Modeling code records:
____

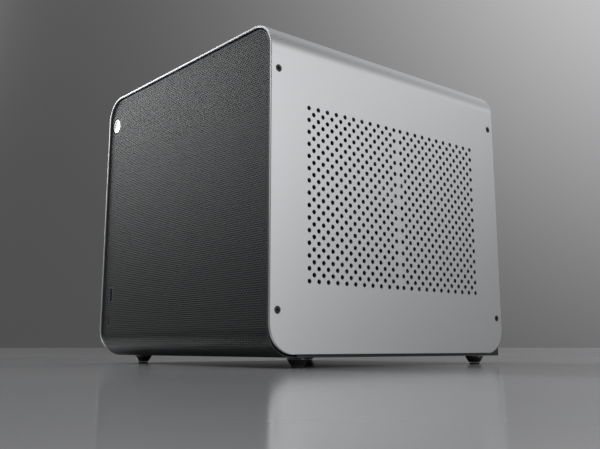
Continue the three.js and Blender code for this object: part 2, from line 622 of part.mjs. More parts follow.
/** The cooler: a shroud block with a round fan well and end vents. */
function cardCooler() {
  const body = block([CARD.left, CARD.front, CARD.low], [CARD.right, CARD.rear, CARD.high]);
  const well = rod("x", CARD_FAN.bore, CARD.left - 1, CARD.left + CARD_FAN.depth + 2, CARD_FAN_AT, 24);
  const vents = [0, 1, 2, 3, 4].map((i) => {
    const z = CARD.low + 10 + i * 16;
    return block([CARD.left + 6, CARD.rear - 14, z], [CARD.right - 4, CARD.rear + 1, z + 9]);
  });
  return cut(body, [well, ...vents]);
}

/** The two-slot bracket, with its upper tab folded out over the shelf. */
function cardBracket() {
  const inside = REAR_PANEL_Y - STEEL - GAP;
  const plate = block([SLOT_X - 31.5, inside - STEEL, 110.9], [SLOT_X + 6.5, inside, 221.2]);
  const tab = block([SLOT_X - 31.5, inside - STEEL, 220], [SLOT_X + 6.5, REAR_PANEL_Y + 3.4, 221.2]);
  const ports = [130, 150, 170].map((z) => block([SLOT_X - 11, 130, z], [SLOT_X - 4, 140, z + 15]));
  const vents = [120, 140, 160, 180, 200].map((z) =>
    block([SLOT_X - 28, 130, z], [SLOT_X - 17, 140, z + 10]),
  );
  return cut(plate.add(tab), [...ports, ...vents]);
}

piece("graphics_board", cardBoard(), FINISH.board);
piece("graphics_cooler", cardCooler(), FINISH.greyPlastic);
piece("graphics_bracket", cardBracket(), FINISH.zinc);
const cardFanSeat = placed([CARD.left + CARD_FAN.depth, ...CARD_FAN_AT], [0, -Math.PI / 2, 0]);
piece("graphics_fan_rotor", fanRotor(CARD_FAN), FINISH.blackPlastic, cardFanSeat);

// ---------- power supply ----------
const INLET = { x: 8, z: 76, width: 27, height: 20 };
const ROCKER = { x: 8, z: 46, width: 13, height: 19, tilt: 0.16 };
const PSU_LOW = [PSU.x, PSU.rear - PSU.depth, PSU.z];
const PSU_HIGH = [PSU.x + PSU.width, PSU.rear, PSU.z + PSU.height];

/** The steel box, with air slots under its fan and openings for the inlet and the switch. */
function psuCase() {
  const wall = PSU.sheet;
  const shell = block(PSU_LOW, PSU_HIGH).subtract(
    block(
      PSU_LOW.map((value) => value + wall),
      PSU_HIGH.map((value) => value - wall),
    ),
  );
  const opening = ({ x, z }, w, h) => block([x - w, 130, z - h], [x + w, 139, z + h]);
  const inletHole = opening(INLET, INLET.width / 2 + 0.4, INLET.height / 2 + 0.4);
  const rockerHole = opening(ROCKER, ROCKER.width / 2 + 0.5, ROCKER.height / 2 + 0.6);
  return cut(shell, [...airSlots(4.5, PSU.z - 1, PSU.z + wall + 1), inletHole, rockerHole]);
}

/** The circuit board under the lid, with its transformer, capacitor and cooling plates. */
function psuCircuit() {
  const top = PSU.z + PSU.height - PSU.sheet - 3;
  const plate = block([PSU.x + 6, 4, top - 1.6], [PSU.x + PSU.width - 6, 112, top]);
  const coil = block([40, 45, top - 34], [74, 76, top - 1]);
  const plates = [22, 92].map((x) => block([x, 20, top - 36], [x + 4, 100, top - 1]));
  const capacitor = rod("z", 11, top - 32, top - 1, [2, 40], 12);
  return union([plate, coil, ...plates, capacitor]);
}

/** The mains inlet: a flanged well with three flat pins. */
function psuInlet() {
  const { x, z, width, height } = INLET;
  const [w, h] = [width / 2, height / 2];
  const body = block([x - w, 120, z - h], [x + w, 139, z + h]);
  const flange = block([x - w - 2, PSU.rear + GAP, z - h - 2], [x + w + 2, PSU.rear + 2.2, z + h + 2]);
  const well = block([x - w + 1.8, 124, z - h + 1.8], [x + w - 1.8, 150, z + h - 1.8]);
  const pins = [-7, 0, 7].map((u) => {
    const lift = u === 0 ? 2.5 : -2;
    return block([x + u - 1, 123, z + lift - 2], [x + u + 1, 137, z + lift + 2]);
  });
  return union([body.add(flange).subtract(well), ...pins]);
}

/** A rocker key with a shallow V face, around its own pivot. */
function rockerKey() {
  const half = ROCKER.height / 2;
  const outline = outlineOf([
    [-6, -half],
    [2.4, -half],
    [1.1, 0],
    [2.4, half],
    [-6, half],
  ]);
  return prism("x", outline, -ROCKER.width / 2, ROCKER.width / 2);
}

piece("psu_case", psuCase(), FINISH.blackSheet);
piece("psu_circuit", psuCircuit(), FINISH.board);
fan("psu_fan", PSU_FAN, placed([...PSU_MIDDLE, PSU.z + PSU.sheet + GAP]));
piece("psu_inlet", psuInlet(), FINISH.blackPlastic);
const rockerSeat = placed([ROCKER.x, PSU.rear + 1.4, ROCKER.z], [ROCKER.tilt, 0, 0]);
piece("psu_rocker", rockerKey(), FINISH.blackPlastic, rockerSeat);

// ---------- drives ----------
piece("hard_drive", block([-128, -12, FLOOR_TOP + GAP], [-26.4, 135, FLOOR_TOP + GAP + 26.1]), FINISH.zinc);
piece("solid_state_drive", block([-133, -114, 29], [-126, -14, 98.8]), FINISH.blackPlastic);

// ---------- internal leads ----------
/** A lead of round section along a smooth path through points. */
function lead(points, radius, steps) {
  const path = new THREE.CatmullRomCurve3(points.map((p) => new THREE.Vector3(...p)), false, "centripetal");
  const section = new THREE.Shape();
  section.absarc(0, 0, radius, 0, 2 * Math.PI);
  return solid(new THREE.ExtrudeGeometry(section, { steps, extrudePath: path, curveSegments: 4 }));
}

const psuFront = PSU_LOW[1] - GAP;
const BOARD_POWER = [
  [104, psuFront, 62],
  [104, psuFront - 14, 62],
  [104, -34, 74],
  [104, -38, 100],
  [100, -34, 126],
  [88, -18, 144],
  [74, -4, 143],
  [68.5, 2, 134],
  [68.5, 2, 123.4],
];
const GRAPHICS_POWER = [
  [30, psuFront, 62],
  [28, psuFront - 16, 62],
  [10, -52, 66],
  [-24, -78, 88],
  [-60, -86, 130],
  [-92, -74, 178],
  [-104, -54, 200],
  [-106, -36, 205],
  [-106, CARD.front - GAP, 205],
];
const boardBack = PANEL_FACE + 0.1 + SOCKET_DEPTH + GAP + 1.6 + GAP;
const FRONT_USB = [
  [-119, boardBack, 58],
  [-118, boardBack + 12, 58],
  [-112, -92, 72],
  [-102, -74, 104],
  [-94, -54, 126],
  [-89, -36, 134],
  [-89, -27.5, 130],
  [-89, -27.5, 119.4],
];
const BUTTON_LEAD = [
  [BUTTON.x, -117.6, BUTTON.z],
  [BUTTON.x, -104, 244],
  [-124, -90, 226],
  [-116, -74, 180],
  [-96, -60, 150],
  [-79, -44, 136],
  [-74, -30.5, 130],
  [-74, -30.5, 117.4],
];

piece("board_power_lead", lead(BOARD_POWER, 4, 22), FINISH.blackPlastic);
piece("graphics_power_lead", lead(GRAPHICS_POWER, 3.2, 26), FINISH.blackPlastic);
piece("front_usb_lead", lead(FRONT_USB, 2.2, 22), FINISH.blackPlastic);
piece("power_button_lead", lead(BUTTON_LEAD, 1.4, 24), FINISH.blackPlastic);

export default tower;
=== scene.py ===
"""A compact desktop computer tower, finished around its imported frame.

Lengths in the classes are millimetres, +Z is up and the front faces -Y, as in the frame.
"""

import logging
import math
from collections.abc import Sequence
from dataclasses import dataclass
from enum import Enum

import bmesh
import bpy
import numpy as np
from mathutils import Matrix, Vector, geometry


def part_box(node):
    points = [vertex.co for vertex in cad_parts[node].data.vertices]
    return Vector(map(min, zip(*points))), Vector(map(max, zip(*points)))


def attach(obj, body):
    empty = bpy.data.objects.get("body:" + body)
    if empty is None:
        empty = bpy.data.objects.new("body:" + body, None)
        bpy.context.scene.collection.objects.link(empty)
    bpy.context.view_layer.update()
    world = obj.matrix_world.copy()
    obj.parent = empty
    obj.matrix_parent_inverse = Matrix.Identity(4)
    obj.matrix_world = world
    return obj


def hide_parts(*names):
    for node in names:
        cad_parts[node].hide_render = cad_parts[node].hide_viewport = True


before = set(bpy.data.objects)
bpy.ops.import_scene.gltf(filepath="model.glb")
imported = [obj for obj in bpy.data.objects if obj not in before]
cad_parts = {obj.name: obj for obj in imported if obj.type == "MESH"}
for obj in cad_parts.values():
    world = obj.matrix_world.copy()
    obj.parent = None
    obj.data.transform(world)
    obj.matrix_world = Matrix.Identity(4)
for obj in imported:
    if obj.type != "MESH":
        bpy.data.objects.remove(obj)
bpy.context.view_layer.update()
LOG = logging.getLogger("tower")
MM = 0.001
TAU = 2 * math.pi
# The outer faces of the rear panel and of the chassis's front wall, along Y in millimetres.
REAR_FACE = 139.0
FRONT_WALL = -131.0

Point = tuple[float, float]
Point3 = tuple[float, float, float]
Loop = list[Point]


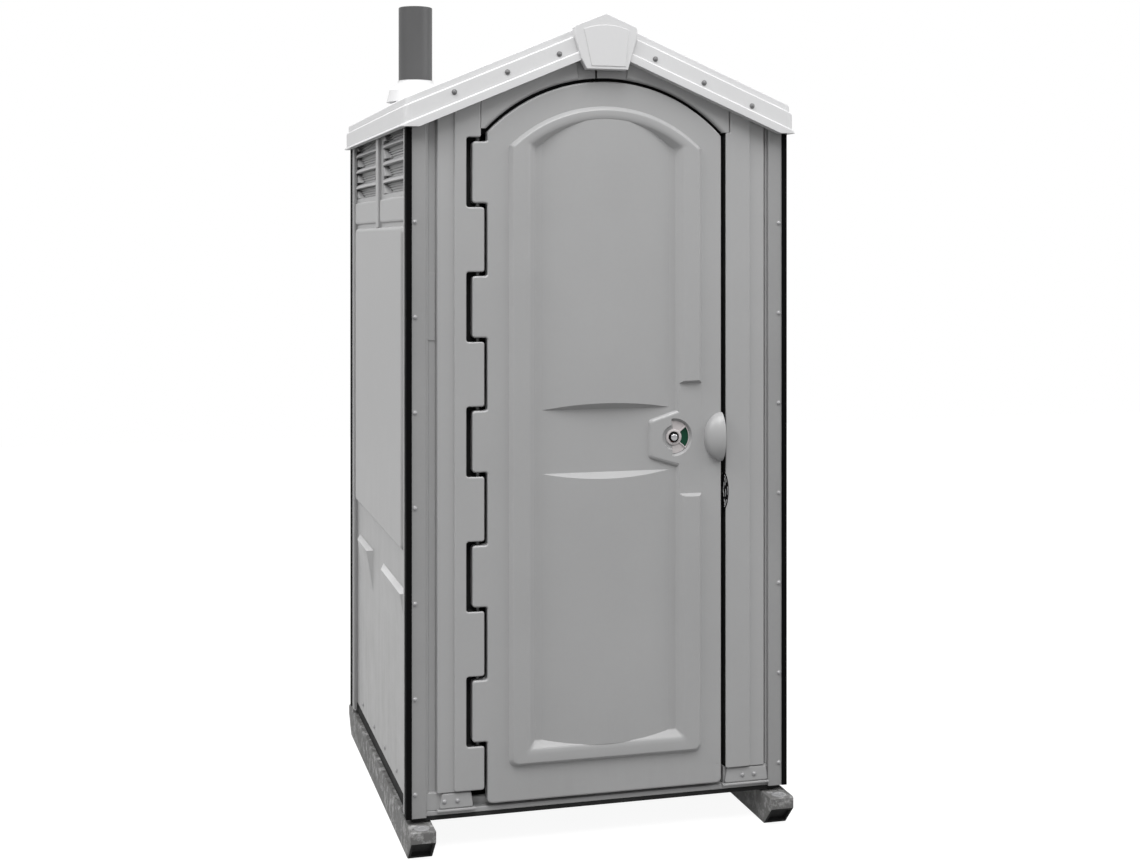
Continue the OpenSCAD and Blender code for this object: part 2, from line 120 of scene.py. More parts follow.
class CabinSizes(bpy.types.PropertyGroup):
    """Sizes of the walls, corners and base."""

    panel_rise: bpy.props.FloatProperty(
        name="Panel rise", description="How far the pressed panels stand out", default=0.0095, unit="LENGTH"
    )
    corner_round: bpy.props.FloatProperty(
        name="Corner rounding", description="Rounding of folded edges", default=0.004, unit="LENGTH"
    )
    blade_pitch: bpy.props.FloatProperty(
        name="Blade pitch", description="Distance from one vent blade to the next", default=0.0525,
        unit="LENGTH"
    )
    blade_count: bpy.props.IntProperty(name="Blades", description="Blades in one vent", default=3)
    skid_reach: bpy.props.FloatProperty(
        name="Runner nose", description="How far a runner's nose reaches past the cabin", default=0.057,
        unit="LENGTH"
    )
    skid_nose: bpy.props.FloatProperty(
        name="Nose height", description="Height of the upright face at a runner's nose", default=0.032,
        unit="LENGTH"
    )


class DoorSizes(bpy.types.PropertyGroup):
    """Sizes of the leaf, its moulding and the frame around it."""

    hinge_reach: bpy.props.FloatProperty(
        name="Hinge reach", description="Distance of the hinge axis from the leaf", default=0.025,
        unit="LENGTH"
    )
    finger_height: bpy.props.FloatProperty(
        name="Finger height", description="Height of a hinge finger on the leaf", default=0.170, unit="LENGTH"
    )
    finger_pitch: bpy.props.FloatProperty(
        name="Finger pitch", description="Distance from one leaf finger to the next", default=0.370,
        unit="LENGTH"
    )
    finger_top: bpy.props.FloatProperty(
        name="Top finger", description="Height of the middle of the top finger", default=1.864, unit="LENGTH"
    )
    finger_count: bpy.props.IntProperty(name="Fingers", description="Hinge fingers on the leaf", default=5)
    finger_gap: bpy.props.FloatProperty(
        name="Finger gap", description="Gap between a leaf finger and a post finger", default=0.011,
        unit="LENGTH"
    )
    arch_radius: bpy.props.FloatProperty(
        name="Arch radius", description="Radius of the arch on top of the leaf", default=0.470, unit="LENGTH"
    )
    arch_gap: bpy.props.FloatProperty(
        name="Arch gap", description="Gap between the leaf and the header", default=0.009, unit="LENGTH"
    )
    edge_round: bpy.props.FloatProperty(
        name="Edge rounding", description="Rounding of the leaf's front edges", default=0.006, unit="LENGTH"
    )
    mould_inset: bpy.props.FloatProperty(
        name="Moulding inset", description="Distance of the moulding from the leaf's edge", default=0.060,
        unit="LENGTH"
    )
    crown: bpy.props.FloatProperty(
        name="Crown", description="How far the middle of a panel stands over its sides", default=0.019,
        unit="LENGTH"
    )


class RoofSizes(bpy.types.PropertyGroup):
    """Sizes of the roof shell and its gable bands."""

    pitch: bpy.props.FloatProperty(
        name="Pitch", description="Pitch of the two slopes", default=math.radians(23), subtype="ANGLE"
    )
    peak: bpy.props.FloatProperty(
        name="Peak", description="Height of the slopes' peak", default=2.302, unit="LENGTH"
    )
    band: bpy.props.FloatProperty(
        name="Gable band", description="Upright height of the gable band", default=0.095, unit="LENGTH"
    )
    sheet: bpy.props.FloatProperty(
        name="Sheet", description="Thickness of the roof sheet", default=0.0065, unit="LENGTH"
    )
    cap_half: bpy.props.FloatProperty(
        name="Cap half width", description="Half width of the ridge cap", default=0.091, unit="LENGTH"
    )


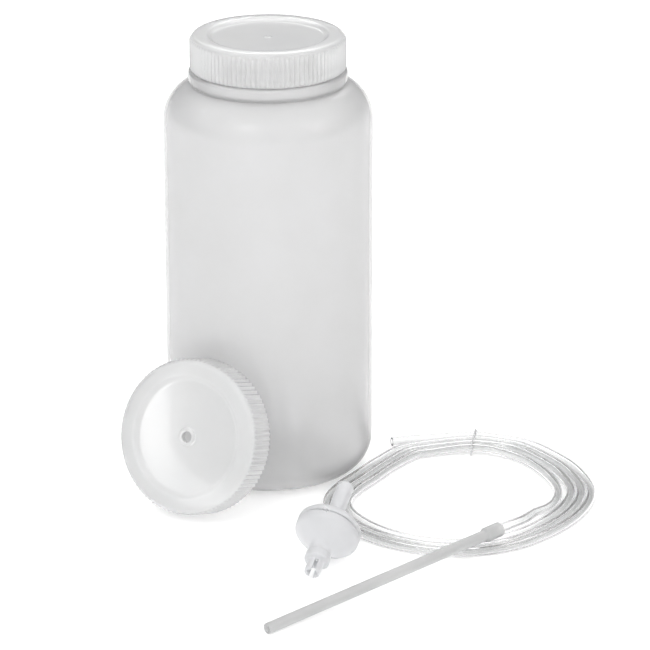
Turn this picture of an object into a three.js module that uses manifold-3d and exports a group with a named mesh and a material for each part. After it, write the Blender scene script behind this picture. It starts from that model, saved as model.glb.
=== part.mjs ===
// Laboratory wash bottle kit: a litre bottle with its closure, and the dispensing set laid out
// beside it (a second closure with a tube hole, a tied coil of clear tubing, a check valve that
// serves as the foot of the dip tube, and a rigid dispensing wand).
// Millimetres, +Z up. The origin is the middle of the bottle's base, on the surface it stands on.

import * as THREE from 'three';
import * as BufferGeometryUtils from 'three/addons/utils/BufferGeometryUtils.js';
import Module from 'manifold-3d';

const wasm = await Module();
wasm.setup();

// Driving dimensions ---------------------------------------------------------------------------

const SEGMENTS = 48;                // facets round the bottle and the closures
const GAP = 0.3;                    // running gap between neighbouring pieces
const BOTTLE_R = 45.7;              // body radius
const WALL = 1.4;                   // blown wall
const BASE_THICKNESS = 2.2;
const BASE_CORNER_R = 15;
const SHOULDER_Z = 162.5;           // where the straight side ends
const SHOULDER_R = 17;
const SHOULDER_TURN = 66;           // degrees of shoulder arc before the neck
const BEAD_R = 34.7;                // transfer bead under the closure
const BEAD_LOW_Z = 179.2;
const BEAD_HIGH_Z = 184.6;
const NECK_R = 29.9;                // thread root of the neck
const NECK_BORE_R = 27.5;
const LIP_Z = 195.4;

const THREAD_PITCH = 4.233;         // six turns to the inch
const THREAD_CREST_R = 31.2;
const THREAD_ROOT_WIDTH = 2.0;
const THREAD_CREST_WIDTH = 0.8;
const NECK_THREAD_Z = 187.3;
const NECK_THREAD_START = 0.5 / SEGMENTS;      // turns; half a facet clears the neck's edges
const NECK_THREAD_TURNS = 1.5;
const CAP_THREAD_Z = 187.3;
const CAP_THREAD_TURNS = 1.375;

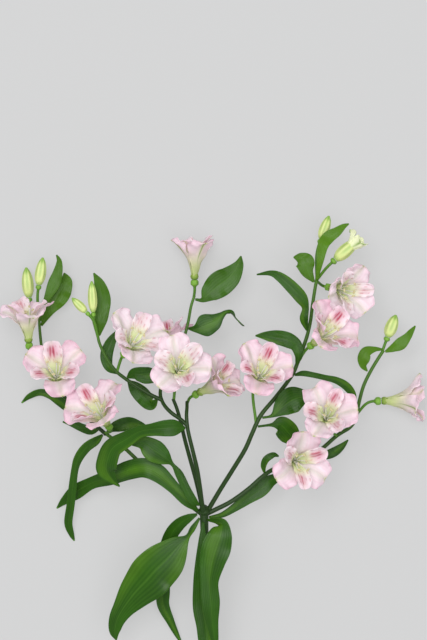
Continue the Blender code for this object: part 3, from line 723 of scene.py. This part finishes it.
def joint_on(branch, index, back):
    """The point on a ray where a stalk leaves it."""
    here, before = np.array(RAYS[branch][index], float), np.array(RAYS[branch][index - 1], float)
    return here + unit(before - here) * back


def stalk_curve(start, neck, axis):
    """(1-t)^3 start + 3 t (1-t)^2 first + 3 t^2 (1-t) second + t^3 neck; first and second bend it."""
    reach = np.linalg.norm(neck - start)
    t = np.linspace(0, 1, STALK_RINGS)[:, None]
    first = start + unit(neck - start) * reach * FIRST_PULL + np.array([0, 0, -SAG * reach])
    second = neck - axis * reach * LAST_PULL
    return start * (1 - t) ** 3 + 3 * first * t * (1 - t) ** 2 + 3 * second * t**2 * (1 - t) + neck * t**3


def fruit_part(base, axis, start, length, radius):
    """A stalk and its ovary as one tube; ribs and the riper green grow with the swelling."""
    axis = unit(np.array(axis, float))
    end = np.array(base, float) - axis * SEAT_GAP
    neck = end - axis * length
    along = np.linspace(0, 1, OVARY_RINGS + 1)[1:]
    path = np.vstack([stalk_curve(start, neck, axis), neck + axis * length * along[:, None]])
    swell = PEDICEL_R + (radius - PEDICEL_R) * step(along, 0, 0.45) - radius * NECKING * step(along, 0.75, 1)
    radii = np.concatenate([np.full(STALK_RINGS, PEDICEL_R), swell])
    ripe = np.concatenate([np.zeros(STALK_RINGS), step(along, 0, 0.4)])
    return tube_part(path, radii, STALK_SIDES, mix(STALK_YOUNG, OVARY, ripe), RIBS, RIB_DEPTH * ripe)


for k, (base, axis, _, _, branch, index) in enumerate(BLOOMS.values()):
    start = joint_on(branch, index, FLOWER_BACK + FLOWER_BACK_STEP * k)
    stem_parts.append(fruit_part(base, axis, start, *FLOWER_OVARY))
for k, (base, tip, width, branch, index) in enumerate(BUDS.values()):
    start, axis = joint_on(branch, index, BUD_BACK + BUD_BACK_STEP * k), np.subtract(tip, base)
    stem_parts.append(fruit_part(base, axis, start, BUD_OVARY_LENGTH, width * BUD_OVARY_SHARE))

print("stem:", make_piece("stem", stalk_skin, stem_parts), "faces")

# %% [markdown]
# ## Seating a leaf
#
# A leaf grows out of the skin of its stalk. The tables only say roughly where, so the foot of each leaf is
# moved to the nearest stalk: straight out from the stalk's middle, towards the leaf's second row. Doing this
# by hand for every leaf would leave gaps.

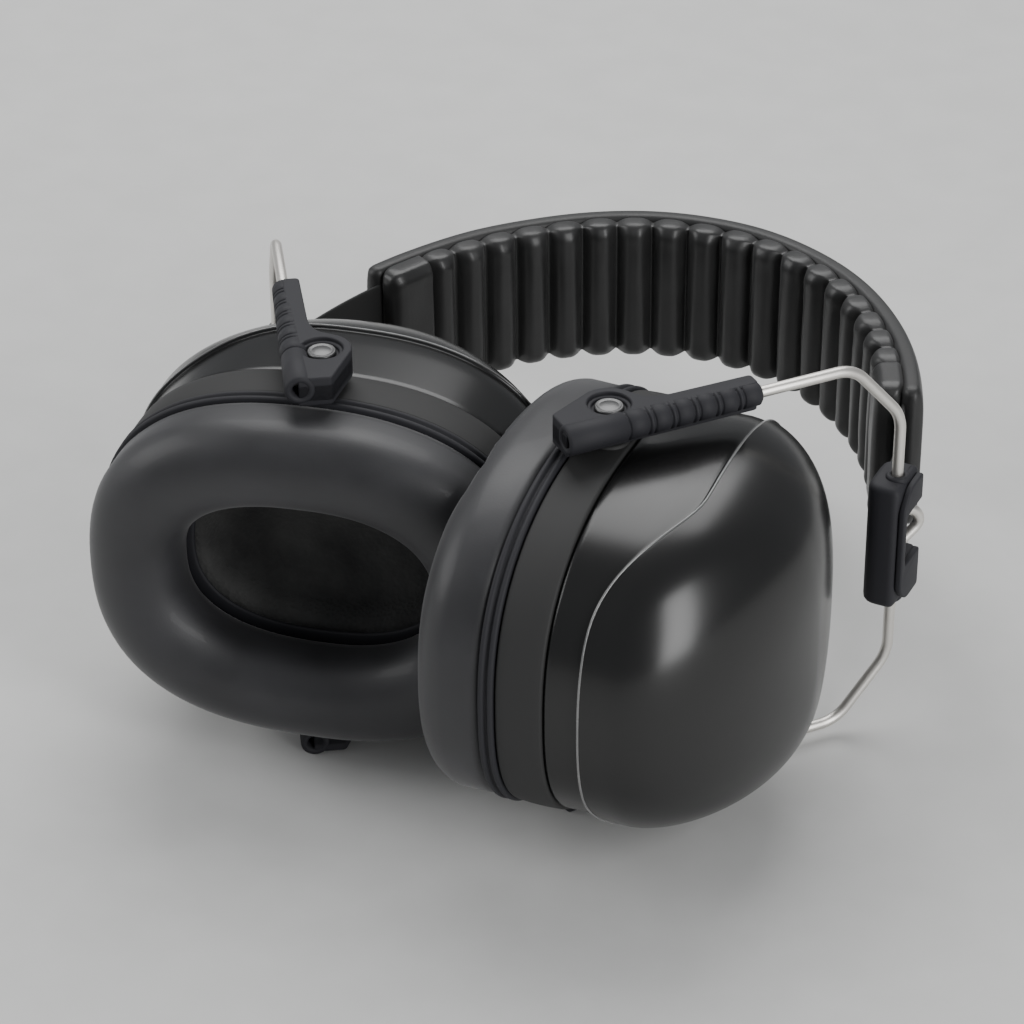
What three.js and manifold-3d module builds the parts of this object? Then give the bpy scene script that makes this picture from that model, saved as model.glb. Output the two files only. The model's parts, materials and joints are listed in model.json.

____

_What the task asks:_ Exactly and exclusively, reproduce the lines that start at the line containing "imported = [obj" and end at the line containing "the walls, corners", inclusive of both.

_Solution:_
imported = [obj for obj in bpy.data.objects if obj not in before]
cad_parts = {obj.name: obj for obj in imported if obj.type == "MESH"}
for obj in cad_parts.values():
    world = obj.matrix_world.copy()
    obj.parent = None
    obj.data.transform(world)
    obj.matrix_world = Matrix.Identity(4)
for obj in imported:
    if obj.type != "MESH":
        bpy.data.objects.remove(obj)
bpy.context.view_layer.update()
LOG = logging.getLogger("tower")
MM = 0.001
TAU = 2 * math.pi
# The outer faces of the rear panel and of the chassis's front wall, along Y in millimetres.
REAR_FACE = 139.0
FRONT_WALL = -131.0

Point = tuple[float, float]
Point3 = tuple[float, float, float]
Loop = list[Point]


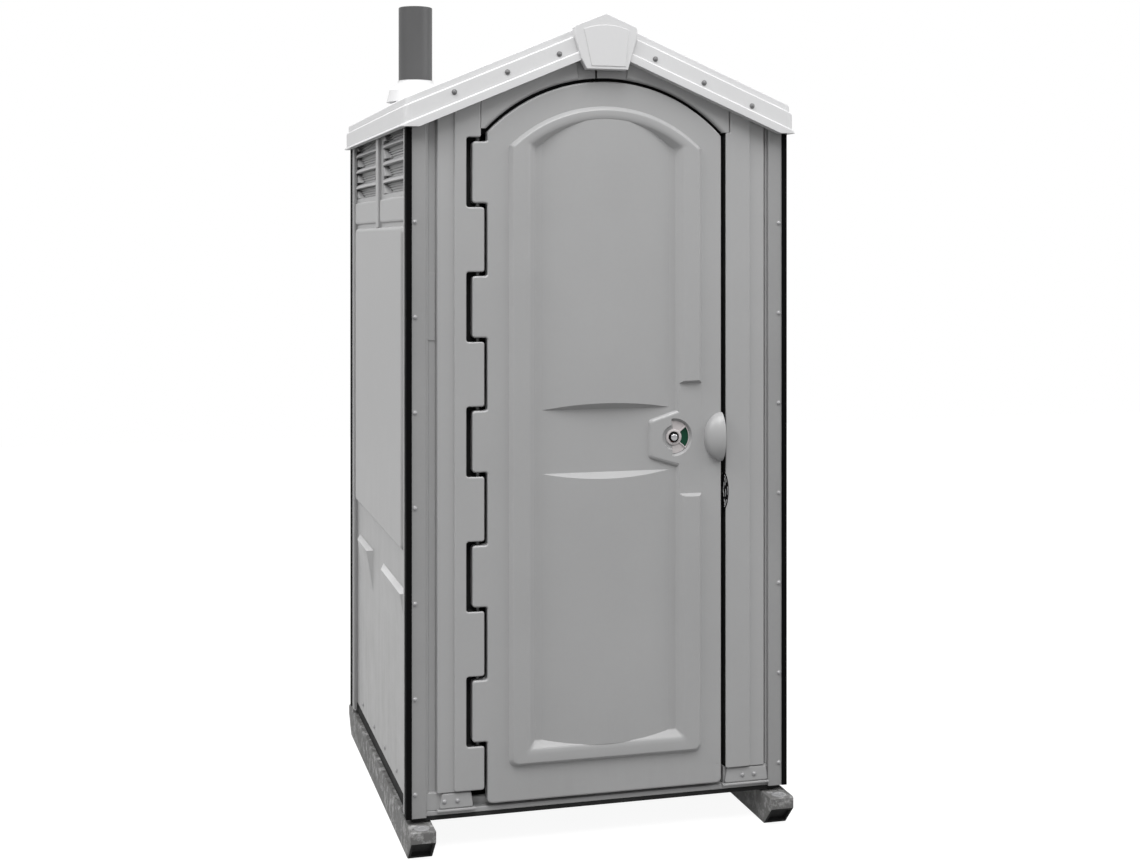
Continue the OpenSCAD and Blender code for this object: part 2, from line 120 of scene.py. More parts follow.
class CabinSizes(bpy.types.PropertyGroup):
    """Sizes of the walls, corners and base."""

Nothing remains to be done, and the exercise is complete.